_YOUR GOAL_.
In the data, extract each line that holds the string "picture".

_EXTRACTED ENTRIES_.
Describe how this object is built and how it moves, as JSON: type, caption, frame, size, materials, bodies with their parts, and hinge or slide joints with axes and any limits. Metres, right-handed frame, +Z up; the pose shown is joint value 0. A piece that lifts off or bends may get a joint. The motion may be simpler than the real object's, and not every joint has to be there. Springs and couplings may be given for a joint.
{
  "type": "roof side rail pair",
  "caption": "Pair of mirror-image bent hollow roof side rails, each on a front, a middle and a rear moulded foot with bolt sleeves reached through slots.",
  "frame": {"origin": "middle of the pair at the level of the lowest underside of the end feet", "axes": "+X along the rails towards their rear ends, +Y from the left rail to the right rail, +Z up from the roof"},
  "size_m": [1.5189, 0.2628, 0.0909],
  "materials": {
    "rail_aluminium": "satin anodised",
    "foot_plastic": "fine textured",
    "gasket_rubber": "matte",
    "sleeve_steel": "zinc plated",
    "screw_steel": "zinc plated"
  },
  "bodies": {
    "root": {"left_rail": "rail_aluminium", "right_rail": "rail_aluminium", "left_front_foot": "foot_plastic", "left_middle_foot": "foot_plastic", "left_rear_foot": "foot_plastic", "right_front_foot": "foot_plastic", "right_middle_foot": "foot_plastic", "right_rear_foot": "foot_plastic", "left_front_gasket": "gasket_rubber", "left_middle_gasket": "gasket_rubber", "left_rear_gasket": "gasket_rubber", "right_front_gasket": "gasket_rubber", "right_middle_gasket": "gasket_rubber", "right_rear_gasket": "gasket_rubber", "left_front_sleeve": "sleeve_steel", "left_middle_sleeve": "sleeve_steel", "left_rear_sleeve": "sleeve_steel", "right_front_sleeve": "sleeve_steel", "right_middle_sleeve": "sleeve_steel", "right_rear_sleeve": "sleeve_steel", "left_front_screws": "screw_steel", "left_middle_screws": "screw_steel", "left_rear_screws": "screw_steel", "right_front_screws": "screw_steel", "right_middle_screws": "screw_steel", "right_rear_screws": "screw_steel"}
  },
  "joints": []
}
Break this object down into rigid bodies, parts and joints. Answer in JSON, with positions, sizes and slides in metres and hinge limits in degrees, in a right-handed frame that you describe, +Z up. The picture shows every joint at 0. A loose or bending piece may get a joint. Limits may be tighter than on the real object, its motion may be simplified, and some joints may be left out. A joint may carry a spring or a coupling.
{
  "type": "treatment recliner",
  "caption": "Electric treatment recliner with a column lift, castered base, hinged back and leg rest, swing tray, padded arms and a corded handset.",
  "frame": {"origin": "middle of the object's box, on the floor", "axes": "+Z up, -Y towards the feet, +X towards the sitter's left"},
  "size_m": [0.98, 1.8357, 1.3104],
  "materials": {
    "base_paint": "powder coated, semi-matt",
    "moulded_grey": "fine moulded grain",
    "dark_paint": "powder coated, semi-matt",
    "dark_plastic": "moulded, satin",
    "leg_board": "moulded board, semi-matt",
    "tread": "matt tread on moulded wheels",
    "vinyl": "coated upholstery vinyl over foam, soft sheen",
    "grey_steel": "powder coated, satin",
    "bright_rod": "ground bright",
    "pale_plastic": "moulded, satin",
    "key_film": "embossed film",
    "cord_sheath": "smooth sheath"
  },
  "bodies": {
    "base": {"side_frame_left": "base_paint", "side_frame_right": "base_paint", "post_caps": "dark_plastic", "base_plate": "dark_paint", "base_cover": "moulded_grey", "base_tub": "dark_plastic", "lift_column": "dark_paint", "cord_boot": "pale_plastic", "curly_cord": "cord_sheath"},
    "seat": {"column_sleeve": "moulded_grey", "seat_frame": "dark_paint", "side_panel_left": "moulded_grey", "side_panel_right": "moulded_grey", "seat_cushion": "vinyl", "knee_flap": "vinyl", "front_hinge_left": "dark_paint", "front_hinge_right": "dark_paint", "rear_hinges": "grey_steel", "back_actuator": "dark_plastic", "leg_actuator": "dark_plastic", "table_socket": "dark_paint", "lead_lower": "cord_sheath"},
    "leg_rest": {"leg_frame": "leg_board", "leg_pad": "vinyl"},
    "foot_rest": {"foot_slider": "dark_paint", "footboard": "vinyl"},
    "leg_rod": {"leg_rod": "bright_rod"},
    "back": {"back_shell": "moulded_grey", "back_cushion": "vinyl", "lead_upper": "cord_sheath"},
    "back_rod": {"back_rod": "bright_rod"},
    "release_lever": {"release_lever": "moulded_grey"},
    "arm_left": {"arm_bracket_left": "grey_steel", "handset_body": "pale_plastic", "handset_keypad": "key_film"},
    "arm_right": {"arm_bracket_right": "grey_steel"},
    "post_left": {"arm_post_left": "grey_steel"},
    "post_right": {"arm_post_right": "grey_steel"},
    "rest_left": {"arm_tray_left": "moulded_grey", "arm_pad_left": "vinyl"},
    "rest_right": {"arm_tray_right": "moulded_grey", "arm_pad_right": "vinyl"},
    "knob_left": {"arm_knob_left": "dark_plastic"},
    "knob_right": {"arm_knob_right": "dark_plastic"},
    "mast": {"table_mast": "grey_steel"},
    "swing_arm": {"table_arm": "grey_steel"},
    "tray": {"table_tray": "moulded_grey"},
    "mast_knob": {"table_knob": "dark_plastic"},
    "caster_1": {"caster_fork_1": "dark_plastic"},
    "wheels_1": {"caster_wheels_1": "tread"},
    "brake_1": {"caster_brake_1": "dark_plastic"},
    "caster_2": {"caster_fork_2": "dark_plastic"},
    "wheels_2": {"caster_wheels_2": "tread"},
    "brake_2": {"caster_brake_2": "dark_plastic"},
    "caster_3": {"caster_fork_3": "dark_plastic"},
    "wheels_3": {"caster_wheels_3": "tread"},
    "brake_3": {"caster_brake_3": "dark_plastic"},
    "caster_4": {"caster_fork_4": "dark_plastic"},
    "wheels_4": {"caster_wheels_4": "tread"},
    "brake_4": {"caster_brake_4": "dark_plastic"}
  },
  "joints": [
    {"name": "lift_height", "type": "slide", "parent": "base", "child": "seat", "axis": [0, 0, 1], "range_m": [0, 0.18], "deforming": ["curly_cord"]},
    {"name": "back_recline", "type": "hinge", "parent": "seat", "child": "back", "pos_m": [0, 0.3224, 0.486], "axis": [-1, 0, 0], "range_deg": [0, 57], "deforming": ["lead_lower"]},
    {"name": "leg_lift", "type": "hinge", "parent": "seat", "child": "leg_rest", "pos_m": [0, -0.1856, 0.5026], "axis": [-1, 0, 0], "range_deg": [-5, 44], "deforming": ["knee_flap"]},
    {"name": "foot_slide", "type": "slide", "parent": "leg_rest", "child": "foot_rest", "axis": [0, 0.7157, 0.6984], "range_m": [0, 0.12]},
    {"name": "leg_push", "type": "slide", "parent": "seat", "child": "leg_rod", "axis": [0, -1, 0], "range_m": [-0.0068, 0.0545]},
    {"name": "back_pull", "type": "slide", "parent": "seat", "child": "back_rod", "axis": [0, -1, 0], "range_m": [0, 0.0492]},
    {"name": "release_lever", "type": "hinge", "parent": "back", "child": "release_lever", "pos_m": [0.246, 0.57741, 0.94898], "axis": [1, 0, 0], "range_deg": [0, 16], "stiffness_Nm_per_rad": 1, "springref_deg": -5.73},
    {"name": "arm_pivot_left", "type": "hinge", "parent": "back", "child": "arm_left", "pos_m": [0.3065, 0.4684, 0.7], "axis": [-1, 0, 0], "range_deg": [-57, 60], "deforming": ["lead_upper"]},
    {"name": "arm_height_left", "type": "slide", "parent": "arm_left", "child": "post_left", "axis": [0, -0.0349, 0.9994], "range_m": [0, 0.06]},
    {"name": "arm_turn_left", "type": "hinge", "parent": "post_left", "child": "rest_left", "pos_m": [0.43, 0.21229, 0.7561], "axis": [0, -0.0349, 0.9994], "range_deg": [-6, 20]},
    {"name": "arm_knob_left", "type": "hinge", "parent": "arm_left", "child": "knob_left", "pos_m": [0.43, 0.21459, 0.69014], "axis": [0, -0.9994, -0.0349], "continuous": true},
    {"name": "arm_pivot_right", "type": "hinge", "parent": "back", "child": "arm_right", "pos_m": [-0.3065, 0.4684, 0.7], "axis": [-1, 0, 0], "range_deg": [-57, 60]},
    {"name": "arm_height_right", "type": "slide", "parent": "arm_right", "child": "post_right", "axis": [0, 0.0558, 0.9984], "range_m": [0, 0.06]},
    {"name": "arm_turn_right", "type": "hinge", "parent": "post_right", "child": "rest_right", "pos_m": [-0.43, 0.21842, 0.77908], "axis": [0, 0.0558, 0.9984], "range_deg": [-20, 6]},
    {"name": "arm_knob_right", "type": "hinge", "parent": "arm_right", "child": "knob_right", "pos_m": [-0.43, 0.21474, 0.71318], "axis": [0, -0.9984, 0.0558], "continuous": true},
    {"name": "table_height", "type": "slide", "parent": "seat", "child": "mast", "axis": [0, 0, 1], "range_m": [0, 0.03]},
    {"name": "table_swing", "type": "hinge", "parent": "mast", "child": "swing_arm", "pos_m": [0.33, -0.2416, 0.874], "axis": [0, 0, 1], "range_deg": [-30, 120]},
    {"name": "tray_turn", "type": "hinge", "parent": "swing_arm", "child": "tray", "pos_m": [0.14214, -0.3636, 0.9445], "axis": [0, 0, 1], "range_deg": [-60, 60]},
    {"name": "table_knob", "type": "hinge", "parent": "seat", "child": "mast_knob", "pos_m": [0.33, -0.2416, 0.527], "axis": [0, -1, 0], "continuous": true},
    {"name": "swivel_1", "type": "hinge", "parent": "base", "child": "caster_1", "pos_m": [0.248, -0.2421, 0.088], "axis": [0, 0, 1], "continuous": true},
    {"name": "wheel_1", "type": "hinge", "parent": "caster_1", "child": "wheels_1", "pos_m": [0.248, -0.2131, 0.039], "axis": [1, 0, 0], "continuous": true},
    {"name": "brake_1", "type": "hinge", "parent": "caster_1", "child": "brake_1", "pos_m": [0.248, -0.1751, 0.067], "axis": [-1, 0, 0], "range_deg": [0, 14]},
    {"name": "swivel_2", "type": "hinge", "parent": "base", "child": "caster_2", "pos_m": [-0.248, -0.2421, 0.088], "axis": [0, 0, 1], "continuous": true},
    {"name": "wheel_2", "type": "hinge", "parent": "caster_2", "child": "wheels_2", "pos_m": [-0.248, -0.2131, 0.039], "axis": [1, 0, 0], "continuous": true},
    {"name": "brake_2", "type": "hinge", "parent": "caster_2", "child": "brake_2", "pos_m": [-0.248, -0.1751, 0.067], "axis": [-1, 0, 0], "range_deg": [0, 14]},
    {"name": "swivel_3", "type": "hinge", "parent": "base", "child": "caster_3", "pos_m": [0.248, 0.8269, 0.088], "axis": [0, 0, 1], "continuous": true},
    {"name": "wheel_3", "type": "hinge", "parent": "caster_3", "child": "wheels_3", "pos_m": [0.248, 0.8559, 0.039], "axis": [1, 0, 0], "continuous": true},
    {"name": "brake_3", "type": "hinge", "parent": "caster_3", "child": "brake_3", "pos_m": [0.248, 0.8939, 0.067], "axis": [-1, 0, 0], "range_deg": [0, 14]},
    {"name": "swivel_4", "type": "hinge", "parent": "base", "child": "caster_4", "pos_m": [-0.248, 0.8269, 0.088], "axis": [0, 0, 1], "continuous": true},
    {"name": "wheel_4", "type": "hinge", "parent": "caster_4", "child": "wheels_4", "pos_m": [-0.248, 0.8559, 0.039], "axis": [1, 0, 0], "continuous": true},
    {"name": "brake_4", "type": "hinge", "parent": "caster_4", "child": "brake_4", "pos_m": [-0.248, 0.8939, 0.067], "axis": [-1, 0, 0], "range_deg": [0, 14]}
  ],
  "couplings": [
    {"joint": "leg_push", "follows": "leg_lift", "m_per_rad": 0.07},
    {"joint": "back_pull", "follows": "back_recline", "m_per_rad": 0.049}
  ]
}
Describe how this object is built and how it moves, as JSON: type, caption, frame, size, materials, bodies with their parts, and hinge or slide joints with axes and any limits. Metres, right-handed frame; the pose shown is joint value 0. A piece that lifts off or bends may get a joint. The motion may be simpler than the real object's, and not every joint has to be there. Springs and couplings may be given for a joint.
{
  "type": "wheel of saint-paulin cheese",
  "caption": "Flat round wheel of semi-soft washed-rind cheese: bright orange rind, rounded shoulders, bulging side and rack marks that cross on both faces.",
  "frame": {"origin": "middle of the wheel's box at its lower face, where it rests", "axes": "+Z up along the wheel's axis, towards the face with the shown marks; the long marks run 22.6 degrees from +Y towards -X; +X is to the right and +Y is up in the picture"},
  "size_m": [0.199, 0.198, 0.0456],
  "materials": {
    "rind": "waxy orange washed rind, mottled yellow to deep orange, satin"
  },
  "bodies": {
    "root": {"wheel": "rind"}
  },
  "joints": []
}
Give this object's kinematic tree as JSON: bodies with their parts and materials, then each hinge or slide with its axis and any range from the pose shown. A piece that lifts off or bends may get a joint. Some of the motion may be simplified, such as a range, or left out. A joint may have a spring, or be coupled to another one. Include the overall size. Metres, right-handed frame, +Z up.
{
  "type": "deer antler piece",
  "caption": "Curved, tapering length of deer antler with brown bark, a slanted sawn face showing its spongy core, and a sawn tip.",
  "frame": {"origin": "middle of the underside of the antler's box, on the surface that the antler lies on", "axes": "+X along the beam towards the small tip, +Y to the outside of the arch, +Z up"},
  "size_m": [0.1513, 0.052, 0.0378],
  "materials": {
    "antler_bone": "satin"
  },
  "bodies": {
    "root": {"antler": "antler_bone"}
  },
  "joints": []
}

_THE OUTPUT_.
Break this object down into rigid bodies, parts and joints. Answer in JSON, with positions, sizes and slides in metres and hinge limits in degrees, in a right-handed frame that you describe, +Z up. The picture shows every joint at 0. A loose or bending piece may get a joint. Limits may be tighter than on the real object, its motion may be simplified, and some joints may be left out. A joint may carry a spring or a coupling.
  "frame": {"origin": "middle of the wheel's box at its lower face, where it rests", "axes": "+Z up along the wheel's axis, towards the face with the shown marks; the long marks run 22.6 degrees from +Y towards -X; +X is to the right and +Y is up in the picture"},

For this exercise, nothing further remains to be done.